(Provided data):
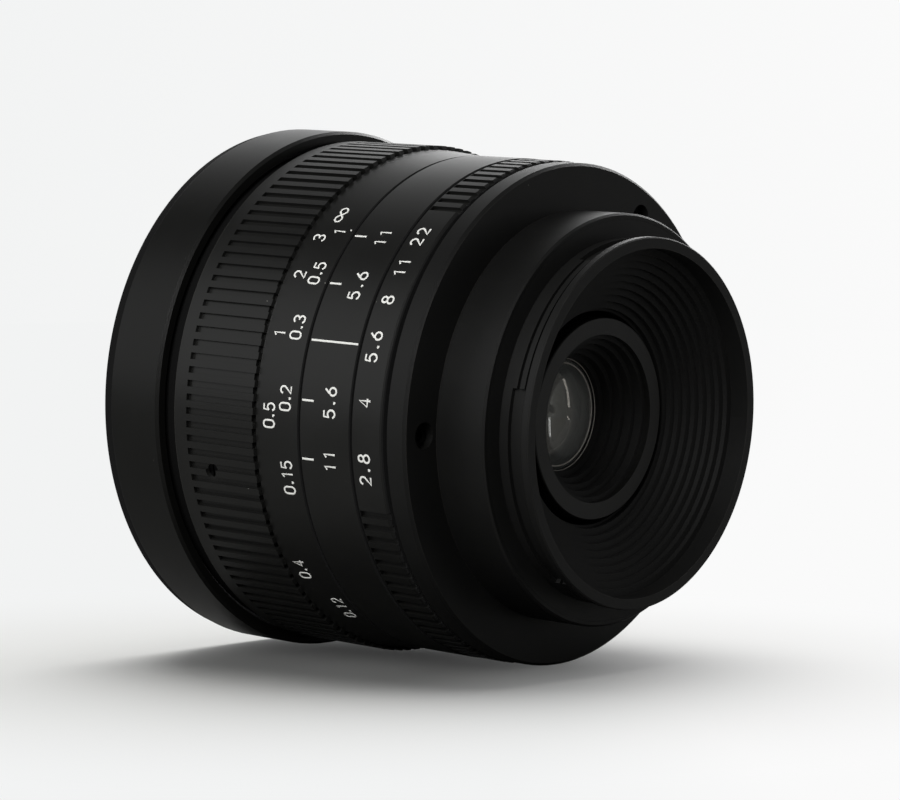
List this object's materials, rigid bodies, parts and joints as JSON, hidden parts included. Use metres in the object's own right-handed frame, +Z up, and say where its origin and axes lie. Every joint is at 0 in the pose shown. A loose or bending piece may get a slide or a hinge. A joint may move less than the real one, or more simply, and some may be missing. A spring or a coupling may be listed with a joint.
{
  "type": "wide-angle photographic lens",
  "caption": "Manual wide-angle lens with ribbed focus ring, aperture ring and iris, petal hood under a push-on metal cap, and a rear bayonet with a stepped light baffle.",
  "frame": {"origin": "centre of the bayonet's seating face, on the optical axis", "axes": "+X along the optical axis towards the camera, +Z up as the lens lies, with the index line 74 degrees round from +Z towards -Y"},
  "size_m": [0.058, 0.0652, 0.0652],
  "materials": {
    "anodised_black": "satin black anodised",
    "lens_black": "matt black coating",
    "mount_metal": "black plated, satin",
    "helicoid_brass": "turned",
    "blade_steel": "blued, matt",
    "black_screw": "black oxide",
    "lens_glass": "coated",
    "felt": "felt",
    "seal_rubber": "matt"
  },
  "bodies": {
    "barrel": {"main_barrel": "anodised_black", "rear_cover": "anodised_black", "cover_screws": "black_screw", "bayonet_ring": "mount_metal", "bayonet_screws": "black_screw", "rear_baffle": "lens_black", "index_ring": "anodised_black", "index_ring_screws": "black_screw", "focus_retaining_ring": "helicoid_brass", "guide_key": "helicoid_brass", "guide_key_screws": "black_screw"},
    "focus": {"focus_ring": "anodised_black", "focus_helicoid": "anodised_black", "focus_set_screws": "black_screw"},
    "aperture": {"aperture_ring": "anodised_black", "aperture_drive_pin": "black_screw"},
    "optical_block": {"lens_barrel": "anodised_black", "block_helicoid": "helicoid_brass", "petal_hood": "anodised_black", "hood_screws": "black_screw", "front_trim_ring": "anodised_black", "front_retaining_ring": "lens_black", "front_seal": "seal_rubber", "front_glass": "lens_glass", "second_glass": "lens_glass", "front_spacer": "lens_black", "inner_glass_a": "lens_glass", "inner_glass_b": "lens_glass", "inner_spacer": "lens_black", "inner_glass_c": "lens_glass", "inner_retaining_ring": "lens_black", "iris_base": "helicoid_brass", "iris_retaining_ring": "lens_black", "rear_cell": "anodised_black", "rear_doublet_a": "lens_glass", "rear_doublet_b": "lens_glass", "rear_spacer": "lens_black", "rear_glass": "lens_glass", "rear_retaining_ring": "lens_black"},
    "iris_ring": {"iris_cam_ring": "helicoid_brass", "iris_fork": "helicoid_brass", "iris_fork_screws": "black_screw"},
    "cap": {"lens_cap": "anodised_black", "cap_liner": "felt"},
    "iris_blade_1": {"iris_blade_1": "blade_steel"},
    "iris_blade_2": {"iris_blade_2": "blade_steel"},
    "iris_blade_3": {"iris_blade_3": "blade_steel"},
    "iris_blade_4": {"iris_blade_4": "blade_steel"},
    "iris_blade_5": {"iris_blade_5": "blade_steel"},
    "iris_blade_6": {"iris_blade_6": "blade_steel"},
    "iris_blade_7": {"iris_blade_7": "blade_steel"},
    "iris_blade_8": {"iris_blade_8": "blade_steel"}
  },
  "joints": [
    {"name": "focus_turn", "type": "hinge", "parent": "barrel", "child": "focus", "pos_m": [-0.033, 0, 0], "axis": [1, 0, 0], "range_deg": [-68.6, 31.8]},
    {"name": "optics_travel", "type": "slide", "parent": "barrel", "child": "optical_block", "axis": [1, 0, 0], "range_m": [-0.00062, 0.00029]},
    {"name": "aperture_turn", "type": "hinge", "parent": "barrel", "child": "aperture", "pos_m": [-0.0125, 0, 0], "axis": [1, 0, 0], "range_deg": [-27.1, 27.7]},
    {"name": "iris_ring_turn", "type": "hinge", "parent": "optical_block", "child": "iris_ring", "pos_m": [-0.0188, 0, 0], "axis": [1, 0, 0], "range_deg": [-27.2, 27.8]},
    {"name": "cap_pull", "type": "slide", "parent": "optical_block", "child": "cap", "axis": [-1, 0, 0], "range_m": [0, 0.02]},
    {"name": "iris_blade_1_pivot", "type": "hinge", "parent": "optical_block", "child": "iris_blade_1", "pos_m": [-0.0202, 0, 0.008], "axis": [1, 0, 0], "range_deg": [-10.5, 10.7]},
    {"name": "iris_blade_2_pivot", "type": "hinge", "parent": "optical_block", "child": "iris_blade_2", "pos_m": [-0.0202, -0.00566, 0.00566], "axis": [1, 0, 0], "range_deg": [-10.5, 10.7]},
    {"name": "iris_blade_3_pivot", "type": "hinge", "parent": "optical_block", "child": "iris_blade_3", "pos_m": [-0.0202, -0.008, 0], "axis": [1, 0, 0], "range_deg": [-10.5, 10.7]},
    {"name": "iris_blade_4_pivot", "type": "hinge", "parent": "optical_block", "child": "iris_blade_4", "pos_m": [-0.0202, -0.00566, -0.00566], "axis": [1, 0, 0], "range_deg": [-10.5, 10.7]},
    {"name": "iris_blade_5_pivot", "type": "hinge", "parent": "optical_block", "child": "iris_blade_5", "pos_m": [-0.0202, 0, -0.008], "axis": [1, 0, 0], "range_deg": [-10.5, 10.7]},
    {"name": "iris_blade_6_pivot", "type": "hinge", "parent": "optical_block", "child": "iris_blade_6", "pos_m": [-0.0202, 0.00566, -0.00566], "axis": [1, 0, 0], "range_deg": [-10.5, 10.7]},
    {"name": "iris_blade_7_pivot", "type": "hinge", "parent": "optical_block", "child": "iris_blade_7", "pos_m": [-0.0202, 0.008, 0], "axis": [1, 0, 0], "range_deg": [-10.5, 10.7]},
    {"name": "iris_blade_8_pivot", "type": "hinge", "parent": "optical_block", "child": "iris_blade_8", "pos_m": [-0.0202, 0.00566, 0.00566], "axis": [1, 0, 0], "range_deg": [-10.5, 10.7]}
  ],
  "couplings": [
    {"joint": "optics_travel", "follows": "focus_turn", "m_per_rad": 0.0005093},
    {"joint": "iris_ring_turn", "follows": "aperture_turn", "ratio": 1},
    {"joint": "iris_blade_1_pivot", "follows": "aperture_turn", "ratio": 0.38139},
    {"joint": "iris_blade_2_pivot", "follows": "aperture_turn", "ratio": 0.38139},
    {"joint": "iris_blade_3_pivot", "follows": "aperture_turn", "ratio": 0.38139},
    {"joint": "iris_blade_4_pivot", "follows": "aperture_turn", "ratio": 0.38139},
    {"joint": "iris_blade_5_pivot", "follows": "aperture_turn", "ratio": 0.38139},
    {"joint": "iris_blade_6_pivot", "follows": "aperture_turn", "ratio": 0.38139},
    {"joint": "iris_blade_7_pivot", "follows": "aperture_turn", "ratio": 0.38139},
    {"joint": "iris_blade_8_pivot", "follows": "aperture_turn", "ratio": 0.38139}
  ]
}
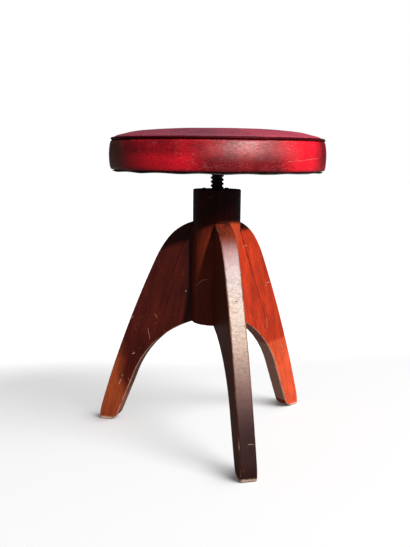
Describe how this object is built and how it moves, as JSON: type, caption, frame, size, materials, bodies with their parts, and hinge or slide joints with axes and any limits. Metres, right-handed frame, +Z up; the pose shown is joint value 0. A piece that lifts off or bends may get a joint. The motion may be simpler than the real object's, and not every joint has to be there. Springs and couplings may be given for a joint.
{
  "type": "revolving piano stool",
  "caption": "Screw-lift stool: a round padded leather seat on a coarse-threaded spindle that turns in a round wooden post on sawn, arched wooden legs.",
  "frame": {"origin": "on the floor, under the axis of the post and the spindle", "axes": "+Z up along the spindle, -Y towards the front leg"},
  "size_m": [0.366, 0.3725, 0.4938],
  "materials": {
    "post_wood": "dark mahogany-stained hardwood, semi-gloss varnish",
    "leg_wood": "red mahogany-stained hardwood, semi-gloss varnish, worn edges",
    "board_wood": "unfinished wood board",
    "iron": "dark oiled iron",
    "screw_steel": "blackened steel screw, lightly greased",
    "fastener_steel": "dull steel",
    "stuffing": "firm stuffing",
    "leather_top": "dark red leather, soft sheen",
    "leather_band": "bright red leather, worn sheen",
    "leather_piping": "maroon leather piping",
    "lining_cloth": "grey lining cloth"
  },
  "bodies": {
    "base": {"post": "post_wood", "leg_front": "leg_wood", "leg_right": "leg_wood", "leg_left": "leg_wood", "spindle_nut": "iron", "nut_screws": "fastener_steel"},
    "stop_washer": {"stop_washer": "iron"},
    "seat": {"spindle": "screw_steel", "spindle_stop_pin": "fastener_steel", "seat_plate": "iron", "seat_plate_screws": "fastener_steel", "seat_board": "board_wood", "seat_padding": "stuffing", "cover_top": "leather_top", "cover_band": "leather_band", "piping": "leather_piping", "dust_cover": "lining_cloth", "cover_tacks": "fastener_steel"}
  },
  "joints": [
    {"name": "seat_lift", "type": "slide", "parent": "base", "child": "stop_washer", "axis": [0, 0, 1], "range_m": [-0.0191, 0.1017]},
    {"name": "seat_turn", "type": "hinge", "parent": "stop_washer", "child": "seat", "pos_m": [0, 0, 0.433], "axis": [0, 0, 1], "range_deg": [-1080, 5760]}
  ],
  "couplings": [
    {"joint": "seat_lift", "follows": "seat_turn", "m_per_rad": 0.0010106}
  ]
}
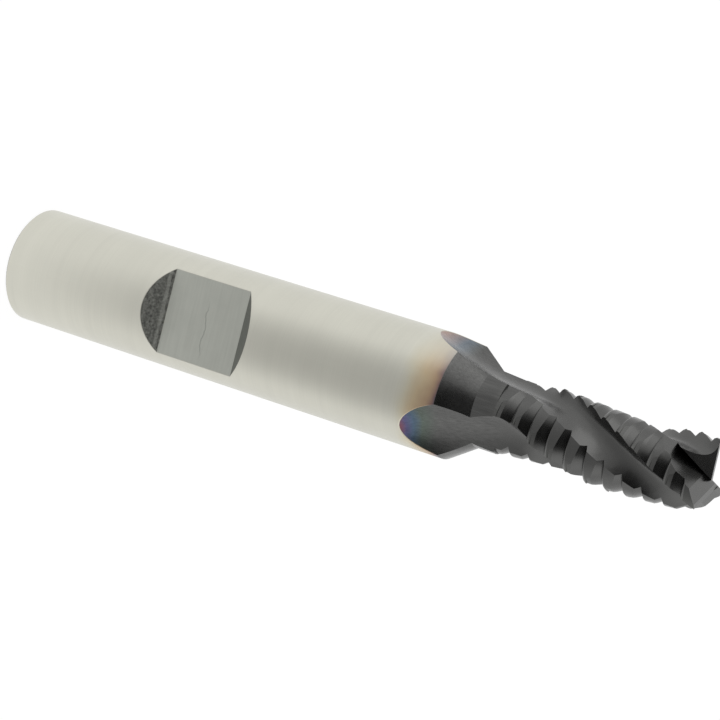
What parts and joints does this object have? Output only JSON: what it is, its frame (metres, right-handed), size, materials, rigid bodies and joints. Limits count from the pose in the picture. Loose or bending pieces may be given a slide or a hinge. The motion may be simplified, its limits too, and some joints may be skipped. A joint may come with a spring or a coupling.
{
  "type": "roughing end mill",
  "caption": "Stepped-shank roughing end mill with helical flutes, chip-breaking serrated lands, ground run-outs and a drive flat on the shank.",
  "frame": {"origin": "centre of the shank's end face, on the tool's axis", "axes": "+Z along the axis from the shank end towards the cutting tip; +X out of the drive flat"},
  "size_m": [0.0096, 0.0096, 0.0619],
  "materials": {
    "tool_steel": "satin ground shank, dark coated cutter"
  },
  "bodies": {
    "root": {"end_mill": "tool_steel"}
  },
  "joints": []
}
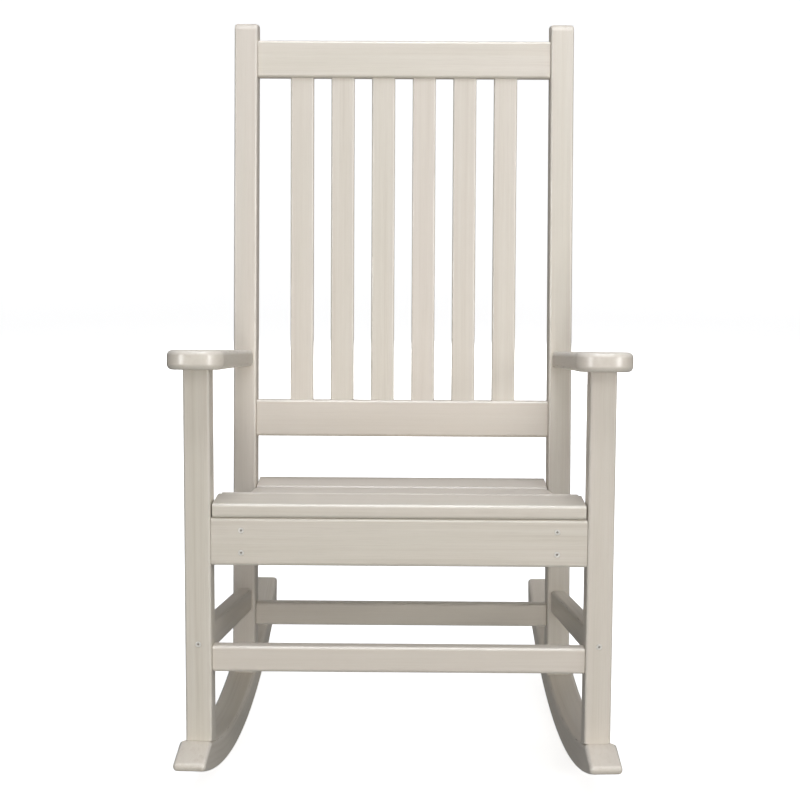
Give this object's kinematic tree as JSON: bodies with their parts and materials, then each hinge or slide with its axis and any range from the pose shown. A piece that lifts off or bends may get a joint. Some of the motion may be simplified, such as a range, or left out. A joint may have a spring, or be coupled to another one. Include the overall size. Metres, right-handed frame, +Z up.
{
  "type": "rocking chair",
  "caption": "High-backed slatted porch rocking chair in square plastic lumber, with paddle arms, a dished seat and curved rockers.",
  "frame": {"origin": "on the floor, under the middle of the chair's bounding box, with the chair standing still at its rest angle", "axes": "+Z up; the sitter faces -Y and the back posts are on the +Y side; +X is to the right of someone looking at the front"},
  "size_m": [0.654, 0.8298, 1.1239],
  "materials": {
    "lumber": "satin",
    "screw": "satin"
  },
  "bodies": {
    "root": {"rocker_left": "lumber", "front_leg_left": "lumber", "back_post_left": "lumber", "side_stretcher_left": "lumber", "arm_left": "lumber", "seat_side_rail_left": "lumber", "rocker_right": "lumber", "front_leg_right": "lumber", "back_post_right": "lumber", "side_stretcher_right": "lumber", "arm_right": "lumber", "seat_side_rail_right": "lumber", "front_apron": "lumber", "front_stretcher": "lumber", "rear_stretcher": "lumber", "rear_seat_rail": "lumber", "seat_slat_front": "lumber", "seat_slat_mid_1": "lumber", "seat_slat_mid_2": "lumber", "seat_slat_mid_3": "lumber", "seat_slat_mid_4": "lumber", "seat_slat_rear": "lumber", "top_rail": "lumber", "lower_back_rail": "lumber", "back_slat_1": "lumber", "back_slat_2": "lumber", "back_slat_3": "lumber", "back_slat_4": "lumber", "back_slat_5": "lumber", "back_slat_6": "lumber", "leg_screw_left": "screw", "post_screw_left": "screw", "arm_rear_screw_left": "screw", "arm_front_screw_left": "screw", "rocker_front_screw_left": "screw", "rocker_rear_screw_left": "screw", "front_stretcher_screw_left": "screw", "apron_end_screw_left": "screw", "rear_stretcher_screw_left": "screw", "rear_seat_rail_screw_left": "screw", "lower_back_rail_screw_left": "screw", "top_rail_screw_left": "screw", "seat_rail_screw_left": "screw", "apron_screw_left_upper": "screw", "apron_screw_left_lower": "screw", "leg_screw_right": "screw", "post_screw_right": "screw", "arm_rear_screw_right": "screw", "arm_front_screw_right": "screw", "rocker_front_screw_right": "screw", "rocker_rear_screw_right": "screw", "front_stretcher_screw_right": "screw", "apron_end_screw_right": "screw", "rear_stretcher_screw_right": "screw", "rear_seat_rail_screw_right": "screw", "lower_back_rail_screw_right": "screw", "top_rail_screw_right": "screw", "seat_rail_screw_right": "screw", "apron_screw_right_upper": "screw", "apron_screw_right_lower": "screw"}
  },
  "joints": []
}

(What you should do):
In the listing above, count each line that holds the string "bends". Give the number only.

(Answer in full):
2